Listening to Marya at the Bioneers 2018 Conference in October, I was struck by her simple explanation, yet she was to be one of many presenters who had highly essential things to say at this three-day, intensely informative gathering.
I had first heard of Bioneers from January Nordman, now deceased. January was a Transition member, designer and native-plant landscape artist; she was the driving force behind converting Throop Church’s grounds into a learning garden. Her team planted edibles with signs reminding visitors to “Take what you need and leave some for others.” She also designed a section of Altadena Public Library grounds.
Once, when she asked if I had ever gone to Bioneers and noticed my less than enthusiastic expression when I said I hadn’t, she persisted. “You’ll love it,” she said. “There’re all kinds of interesting people talking about stuff we like to do.” So, I promised her I would go — and thought not much more about it. Until a few months ago when my sister invited me to accompany her to this year’s conference.
I Googled to learn more, and among the many notable videos was one of Paul Hawken at a previous Bioneers Conference speaking on the essentials of a book I recently reviewed for Transition Pasadena, “Blessed Unrest.”
So, I found myself, on that first morning at the conference, listening to Doctor Marya’s talk titled Health and Justice: The Path of Liberation through Medicine. In it, she described decolonized medicine and the Mni Wiconi Health Clinic at Standing Rock which focuses on native medicines and techniques. The clinic is a beginning. In time, not only Lakota/Dakota people will be served by practiced generational healing, but all plains people, free of charge.
Indigenous groups and demonstrations were everywhere on the conference grounds: A large tent at one end, called the Indigenous Forum, was devoted exclusively to First People concerns.

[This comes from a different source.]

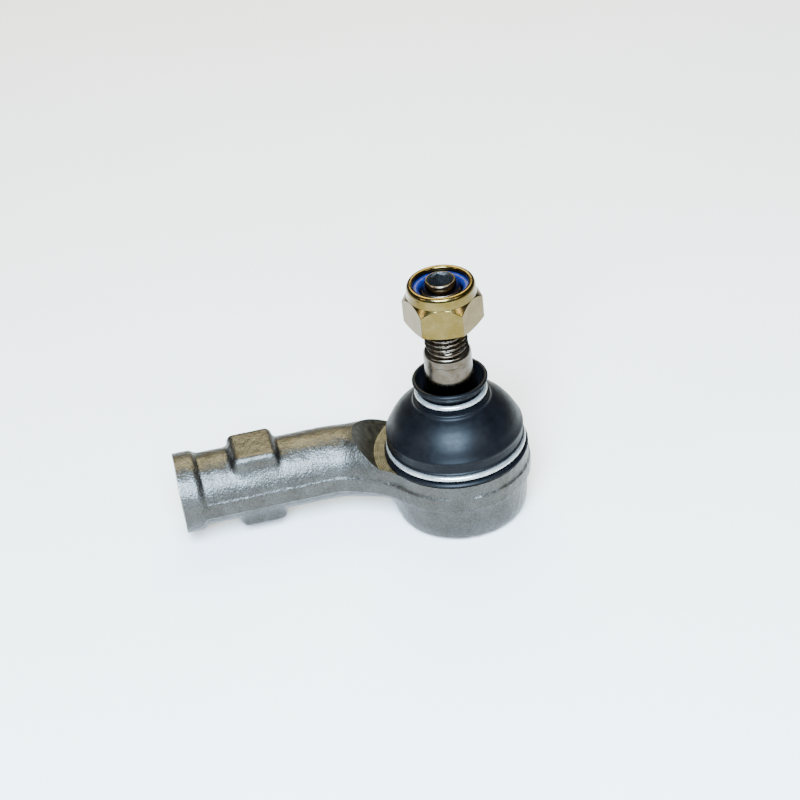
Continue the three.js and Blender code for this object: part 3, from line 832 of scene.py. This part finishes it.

There I heard an informal question and answer session by two groups working together in Ecuador. The Ceibo Alliance, consisting of major tribes in the northern Amazon, had presented earlier that morning, together with an American non-profit, Amazon Frontlines, who live collectively with tribal leaders and assist the Ceibo Alliance. In deciding a case that had been argued for two years, the Ecuadorean courts denied 52 gold-mining operations that would have added to the despoiling of the Alliance’s environment.
Near the Indigenous Forum, a group of native tribes from the southern Philippines and living in the Bay Area had decided to re-kindle an old tradition and build a bangka. The hand-carved and immaculately painted out-rigger canoe expressed the group’s reward after many weeks of labor — for both carvers and cooks — and at the end of each day, the different tribal members would sit down to eat, get to know each other, and celebrate their community.
The Bioneers Conference, which has grown into an instrumental expression of the global movement described in Hawken’s “Blessed Unrest," inspired me. By giving voice to the historically unheard — First Peoples, women, minorities and youth — the message and the messenger are one... and powerful. I came away energized to be more involved with the teams telling the stories and doing the work we urgently need.
Thank you, January. A deep bow and respectful gassho to you, old friend.